Zanzibar debt rises to Sh2.385 trillion as Government defends borrowing for strategic projects

Zanzibar Minister for Finance and Planning, Dr Juma Malik Akil

Unguja. Zanzibar Minister for Finance and Planning, Dr Juma Malik Akil, said government borrowing is aimed at funding major strategic projects after realising that reliance on donor funding had delayed progress on many initiatives.

As of December 2025, the debt of the Revolutionary Government of Zanzibar stood at Sh2.385 trillion, raising concern among members of the House of Representatives, who sought reasons for the rising borrowing and national debt.

Dr Akil made the remarks on Thursday, February 19, 2026, while concluding discussions on the national plan and the 2026/27 budget framework during the 11th House meeting in Chukwani, Unguja.

“Borrowing has been widely debated. We are indeed borrowing, sometimes on commercial terms, because in the past we lacked productive strategic projects, and depended on donors, who at times considered our plans not aligned with their procedures,” said Dr Akil.

“We are obliged to borrow to execute our strategic plans and repay later. Financial institutions understand our rationale and trust us on borrowing,” he added.

Dr Akil said that alongside borrowing, revenue collection is increasing and development is progressing, making this approach appropriate.

Without it, he added, achieving national goals would have been delayed by continued donor dependence.

“The impact of relying on donors would have been greater. We have decided to change. Currently, we are constructing 1,200 kilometres of tarmac roads with our own funds and building ports, airports, and international stadiums. No donors are involved; it is our own money,” he said.

He noted that previously, relying on donor funds, the government had never built even 20 kilometres of tarmac road.

Some representatives said the government should seek new revenue sources and conduct project evaluations instead of relying on the same ones each year, even as national debt rises, although it remains sustainable.

They also urged local government authorities to enhance tax collection methods rather than burdening ordinary citizens, noting that each budget plan relies on the same revenue streams.

Chambani Representative, Mr Mahmoud Shineni Ali (ACT–Wazalendo), said that despite intentions to increase revenue, the government has not innovated in identifying new sources.

“With regret, the Planning Commission has not conducted sufficient research or evaluation on revenue sources.
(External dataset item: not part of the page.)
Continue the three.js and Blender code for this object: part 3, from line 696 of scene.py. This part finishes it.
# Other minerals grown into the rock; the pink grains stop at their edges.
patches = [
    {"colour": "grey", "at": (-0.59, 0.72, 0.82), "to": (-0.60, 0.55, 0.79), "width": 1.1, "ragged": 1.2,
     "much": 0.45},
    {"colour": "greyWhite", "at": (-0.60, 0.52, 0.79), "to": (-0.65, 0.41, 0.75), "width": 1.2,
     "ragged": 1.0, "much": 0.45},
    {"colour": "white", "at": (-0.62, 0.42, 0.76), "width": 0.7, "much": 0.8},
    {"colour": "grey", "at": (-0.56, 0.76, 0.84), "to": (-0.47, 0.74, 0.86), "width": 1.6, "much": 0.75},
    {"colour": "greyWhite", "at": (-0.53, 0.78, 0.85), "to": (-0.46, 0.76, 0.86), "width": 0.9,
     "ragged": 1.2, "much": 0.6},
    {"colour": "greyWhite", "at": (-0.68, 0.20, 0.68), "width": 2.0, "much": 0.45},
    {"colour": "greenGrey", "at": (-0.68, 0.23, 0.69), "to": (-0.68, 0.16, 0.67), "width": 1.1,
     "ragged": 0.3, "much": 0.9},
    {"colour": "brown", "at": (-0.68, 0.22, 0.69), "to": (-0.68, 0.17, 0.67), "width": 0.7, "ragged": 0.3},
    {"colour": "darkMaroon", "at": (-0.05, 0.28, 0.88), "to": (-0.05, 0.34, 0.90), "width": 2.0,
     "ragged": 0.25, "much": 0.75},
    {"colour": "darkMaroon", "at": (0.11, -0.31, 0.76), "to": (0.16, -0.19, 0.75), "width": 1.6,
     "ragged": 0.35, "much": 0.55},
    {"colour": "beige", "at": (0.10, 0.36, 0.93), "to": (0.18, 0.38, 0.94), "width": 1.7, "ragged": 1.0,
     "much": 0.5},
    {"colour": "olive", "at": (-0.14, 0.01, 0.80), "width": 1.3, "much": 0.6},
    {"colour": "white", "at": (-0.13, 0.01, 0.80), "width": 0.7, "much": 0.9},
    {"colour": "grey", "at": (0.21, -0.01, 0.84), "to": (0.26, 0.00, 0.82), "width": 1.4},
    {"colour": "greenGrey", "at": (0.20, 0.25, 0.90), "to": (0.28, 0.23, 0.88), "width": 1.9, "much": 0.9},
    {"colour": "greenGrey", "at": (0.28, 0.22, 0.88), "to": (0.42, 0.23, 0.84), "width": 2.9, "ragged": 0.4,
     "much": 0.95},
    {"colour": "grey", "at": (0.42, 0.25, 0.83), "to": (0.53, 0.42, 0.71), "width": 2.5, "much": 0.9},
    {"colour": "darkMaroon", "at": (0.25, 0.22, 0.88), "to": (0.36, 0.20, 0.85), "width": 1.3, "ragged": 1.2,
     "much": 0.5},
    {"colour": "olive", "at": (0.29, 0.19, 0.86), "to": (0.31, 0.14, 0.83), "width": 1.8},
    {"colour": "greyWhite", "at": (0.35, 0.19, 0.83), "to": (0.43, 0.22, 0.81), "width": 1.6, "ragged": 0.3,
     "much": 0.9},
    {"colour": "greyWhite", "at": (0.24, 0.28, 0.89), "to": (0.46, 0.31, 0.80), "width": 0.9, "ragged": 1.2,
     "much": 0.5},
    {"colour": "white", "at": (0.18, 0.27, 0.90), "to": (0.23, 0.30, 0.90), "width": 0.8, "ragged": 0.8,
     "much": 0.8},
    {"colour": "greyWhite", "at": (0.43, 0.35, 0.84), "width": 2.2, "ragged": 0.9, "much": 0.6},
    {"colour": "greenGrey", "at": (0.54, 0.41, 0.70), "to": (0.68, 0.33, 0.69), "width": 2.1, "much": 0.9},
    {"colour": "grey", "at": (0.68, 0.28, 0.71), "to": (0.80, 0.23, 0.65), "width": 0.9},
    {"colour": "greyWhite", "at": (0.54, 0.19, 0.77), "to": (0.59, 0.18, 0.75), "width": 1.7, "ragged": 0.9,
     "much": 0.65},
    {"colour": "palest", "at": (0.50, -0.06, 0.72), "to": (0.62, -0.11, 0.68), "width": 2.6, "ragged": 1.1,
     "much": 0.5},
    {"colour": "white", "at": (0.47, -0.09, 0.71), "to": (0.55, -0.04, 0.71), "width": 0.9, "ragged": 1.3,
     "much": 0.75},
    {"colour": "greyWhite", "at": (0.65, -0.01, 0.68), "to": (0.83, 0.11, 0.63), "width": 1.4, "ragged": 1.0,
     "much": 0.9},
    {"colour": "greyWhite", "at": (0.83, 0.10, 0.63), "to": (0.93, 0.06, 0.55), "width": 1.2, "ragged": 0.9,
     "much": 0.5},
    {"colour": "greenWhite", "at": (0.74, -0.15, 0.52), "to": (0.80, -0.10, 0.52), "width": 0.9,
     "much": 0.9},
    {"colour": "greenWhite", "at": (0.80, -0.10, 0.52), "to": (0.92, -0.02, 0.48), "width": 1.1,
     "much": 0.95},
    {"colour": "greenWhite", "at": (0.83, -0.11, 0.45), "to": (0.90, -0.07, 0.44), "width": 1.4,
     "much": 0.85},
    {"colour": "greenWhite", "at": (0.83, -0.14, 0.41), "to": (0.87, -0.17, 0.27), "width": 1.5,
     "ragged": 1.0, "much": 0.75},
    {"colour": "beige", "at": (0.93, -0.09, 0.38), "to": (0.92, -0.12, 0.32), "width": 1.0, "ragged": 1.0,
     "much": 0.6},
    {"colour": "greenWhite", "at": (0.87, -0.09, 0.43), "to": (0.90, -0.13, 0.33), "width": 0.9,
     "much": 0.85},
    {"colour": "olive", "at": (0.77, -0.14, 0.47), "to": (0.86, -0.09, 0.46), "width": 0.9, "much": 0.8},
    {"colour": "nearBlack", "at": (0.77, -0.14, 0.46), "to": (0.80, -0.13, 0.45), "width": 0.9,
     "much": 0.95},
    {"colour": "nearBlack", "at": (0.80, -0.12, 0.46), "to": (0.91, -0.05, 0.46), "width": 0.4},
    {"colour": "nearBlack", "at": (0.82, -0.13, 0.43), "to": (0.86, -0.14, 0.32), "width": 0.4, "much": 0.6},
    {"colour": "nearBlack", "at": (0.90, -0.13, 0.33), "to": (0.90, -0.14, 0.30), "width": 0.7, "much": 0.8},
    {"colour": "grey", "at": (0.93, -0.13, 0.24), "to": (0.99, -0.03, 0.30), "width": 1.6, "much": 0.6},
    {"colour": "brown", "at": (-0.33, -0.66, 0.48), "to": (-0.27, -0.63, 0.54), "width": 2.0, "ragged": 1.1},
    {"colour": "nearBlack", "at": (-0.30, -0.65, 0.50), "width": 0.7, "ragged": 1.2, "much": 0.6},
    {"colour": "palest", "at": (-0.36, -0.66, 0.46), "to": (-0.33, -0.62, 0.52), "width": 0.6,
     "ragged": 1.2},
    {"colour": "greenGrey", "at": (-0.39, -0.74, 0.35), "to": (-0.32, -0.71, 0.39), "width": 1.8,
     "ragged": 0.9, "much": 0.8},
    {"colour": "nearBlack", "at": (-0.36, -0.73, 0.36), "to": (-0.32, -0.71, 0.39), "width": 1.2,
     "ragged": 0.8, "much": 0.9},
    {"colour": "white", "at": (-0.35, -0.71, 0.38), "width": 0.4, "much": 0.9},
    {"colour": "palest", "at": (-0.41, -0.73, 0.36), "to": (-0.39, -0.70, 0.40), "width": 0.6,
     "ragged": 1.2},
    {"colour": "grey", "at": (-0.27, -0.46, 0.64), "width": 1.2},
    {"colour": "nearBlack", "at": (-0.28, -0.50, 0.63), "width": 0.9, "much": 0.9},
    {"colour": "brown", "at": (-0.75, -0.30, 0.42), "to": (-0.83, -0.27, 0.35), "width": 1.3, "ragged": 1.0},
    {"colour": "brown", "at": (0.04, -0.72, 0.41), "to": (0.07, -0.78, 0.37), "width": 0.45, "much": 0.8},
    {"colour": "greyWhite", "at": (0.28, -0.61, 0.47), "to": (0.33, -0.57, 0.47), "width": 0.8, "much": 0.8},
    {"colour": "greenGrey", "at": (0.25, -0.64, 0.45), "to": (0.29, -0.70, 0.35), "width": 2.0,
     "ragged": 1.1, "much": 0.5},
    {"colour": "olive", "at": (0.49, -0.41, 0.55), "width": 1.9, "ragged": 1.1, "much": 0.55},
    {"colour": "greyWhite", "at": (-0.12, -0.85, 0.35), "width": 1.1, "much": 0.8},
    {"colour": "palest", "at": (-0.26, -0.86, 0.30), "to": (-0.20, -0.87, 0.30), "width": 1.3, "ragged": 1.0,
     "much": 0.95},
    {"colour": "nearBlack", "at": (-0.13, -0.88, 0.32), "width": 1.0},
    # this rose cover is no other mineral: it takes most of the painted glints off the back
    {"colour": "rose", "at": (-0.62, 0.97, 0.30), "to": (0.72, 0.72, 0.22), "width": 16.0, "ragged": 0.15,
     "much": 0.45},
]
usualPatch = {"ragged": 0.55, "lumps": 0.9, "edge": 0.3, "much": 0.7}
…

The government still depends on the same sources of income,” he said.

He added that the Zanzibar Revenue Authority (ZRA) has not adequately engaged stakeholders or educated citizens on tax obligations, instead pursuing traders and causing inconvenience.

Mr Ali said revenue projections within local government authorities often differ from actual collections, and performance in this area has not improved.
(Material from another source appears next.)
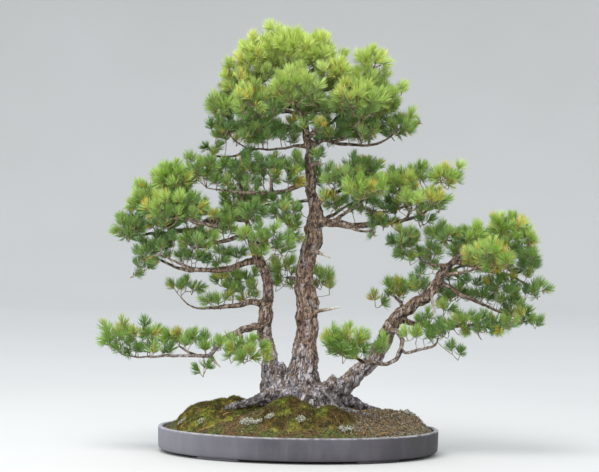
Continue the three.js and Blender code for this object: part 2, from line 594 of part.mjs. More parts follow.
function addWoodObstacles(routes) {
  for (const route of routes) {
    const curve = new THREE.CatmullRomCurve3(route.map(([x, y, z]) => new THREE.Vector3(x, y, z)));
    curve.curveType = 'centripetal';
    const spans = 4 * (route.length - 1);
    for (let i = 0; i < spans; i += 1) {
      const radius = route[Math.floor(i / 4)][3] * 1.06;
      addObstacle(curve.getPoint(i / spans), curve.getPoint((i + 1) / spans), radius, 'wood');
    }
  }
}

// The place on the bark nearest to a spray's hub, and the direction square to the bark there
function springFrom(hub, wood) {
  const position = wood.attributes.position;
  const corners = wood.index.array;
  const face = new THREE.Triangle();
  const point = new THREE.Vector3();
  const best = { distance: Infinity, foot: new THREE.Vector3(), square: new THREE.Vector3() };
  for (let i = 0; i < corners.length; i += 3) {
    face.setFromAttributeAndIndices(position, corners[i], corners[i + 1], corners[i + 2]);
    face.closestPointToPoint(hub, point);
    const distance = point.distanceTo(hub);
    if (distance < best.distance - 0.01) {
      best.distance = distance;
      best.foot.copy(point);
      face.getNormal(best.square);
    }
  }
  return best;
}

function shootTips([x, y, z], [halfX, halfY, halfZ], count, more, phase) {
  const goldenAngle = Math.PI * (3 - Math.sqrt(5));
  const tips = more.map((tip) => new THREE.Vector3(...tip));
  for (let i = 0; i < count; i += 1) {
    const out = Math.sqrt((i + 0.6) / count);
    const angle = phase + i * goldenAngle;
    const rise = halfZ * (1 - 1.3 * out ** 2);
    const across = new THREE.Vector3(halfX * Math.cos(angle), halfY * Math.sin(angle), 0);
    tips.push(new THREE.Vector3(x, y, z + rise).addScaledVector(across, out));
  }
  return tips;
}

const PHASES = 12;

// Settles a spray's stem and the places of its shoots, all clear of what is already there
function planSpray([name, middle, half, count, more = []], wood) {
  const hub = new THREE.Vector3(middle[0], middle[1], middle[2] - half[2] - 6);
  const { foot, square } = springFrom(hub, wood);
  if (hub.distanceTo(foot) < 2 * STEM_START) {
    hub.copy(foot).addScaledVector(square, 2 * STEM_START);
  }
  const start = foot.clone().addScaledVector(square, GAP);
  const turn = start.clone().addScaledVector(square, STEM_START);
  let best = [];
  for (let i = 0; i < PHASES && best.length < count + more.length; i += 1) {
    const tips = shootTips(middle, half, count, more, (2 * Math.PI * i) / PHASES);
    const clear = tips.filter((tip) => isClear(hub, tip, BUD_RADIUS, `${name} stem`));
    if (clear.length > best.length) {
      best = clear;
    }
  }
  addObstacle(turn, hub, STEM_RADIUS, `${name} stem`);
  best.forEach((tip, i) => addObstacle(hub, tip, SIDE_TWIG_RADIUS, `${name} ${i}`));
  return { name, hub, start, turn, tips: best };
}

const NEEDLES_PER_SHOOT = 12;

function makeSpray({ name, hub, start, turn, tips }, random) {
  const line = [start, turn, hub].map((p) => [p.x, p.y, p.z, STEM_RADIUS]);
  const parts = [limb(line, { sides: 4, spacing: start.distanceTo(hub) / 2, roughness: 0 })];
  tips.forEach((tip, i) => {
    const along = tip.clone().sub(hub);
    const twist = new THREE.Quaternion().setFromAxisAngle(UP, 2 * Math.PI * random());
    const aim = new THREE.Quaternion().setFromUnitVectors(UP, along.clone().normalize()).multiply(twist);
    const shoot = makeTwigAndBud(along.length());
    parts.push(drawNeedles(shoot, tip, aim, `${name} ${i}`, random, NEEDLES_PER_SHOOT));
  });
  return biggestPiece(wasm.Manifold.union(parts.map(solid)));
}

// Assembly

const TRAY_GREY = 0x64636d;
const SCREEN_BLACK = 0x1f2120;
const SOIL_BROWN = 0x5b4a38;
const BARK_BROWN = 0x6f5648;
const NEEDLE_GREENS = [0x7f9c3c, 0x6f8f38, 0x8aa545, 0x5f8034];

const wood = makeWood();
const rootSpace = wasm.Manifold.union(makeStump(2 * GAP));
const ground = solid(makeGround());
const pockets = [-DRAIN_X, DRAIN_X].map((x) =>
  block(SCREEN_SIZE + 2, SCREEN_SIZE + 2, 2 * (SCREEN_THICKNESS + 2 * GAP), x, 0, FLOOR_TOP + GAP),
);
const soil = biggestPiece(ground.subtract(rootSpace).subtract(wasm.Manifold.union(pockets)));
const mossBed = ground.translate([0, 0, GAP]);

const bonsai = new THREE.Group();
bonsai.add(named('tray', makeTray(), TRAY_GREY, 0.6));
bonsai.add(named('drain_screen_left', makeScreen(-DRAIN_X), SCREEN_BLACK, 0.7));
bonsai.add(named('drain_screen_right', makeScreen(DRAIN_X), SCREEN_BLACK, 0.7));
bonsai.add(named('soil', soil, SOIL_BROWN, 0.95));
for (const [name, x, y, halfLength, halfWidth, thickness, color] of MOSS_MATS) {
  const blank = solid(makeMossMat(x, y, halfLength, halfWidth, thickness));
  bonsai.add(named(name, biggestPiece(blank.subtract(mossBed).subtract(rootSpace)), color, 0.95));
}
const woodMesh = named('tree_wood', wood, BARK_BROWN, 0.85);
bonsai.add(woodMesh);

const branchRoutes = [...TRUNKS, ...LEFT_BRANCHES, ...CROWN_BRANCHES, ...RIGHT_BRANCHES];
addWoodObstacles([...branchRoutes, ...DEAD_STUBS]);
const plans = SPRAYS.map((spray) => planSpray(spray, woodMesh.geometry));
const needleRandom = seeded(23);
plans.forEach((plan, i) => {
  const green = NEEDLE_GREENS[i % NEEDLE_GREENS.length];
  bonsai.add(named(`spray_${plan.name}`, makeSpray(plan, needleRandom), green, 0.6));
});

const box = new THREE.Box3().setFromObject(bonsai);
const middle = box.getCenter(new THREE.Vector3());
bonsai.position.set(-middle.x, -middle.y, -box.min.z);

export default bonsai;
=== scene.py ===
# %% [markdown]
# # Dressing a Japanese white pine bonsai
# The packed model is the fixed frame of this lesson: it says where every piece is, and this script
# grows finer pieces in the same places. An old pine in a tray has few things that a ready-made shape
# could stand for. Nearly all of it is grown here by rules, from given lists of points.

import math

import bpy
import numpy as np
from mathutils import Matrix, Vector, kdtree


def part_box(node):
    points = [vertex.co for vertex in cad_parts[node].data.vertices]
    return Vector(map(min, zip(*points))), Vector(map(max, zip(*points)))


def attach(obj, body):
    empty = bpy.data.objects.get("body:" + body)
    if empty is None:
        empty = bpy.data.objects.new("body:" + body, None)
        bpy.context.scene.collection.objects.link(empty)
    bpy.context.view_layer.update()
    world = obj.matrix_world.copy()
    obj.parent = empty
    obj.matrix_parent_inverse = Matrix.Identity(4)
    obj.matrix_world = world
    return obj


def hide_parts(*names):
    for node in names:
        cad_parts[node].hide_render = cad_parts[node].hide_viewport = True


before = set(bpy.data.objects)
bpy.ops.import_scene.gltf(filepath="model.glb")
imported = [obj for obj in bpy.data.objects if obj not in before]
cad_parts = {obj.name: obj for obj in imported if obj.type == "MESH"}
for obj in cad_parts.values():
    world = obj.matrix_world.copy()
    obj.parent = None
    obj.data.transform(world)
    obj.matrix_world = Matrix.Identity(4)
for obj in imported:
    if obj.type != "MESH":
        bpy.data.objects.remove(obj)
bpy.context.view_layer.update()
print("nodes in the frame:", len(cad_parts))

# %% [markdown]
# The shapes are easiest to think about in millimetres, measured from the middle of the tray on the
# surface that it stands on. One helper turns such points into the frame's metres. The front of the
# tree faces -Y, +X is to the right as seen from there, and +Z is up.

# %% Places in millimetres
MM = 0.001
tray_low, tray_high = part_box("tray")
TRAY_MIDDLE = np.array([(tray_low.x + tray_high.x) / 2, (tray_low.y + tray_high.y) / 2, tray_low.z])


def in_frame(points):
    """Points in millimetres from the middle of the tray, as metres in the model's frame."""
    return np.asarray(points, float) * MM + TRAY_MIDDLE


def in_millimetres(points):
    """The way back, for points that Blender has made."""
    return (np.asarray(points, float) - TRAY_MIDDLE) / MM


print("middle of the tray:", TRAY_MIDDLE.round(4))

# %% [markdown]
# The portrait is taken from 3.5 metres, level with the middle of the tree, through a long lens, and
# the camera leans by one degree. A long lens keeps the front and the back of the crown at nearly the
# same scale, as a photographer of small trees wants.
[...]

“I think new revenue sources should be introduced. For example, billboards should be supported with proper systems to collect revenue without disturbing citizens,” he said.
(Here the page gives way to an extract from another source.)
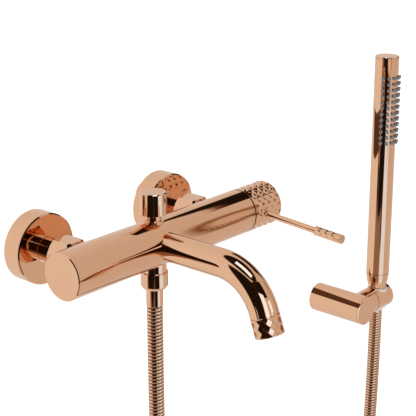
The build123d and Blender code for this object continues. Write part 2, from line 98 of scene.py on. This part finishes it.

On tourism, he said routine practices persist, and the government must adopt a strong strategy to maximise the sector’s potential.

The report indicates the government aims to raise tourist arrivals from 400,000 to 500,000, but this is modest compared with the opportunities available.

“We do not have even a single international conference centre, which is disappointing. The government should explore partnerships with the private sector to secure suitable venues,” he added.

The Ole Representative, Mr Seif Hamad Suleiman (ACT–Wazalendo), said the same priorities and goals are repeated annually, noting that proper evaluations are essential for progress.

He also said the government must reduce budget dependence, citing a planned Sh5 trillion development budget, with Sh3 trillion (74 percent) from domestic collections and Sh1.5 trillion (26 percent) from donors.

“There is still significant dependence. We cannot implement plans relying on donors; we must focus on domestic budget execution,” he said.

He further urged the government to review tax exemptions, which have risen from 240 to 280, to assess revenue loss and benefits.

Special seats representative, Ms Fatma Ramadhani Mohamed (Mandoba-CCM), recommended raising taxes on alcoholic beverages, which the Finance Minister said would be considered.

Dr Akil said all contributions from representatives have been noted and will be addressed to strengthen the June budget proposal.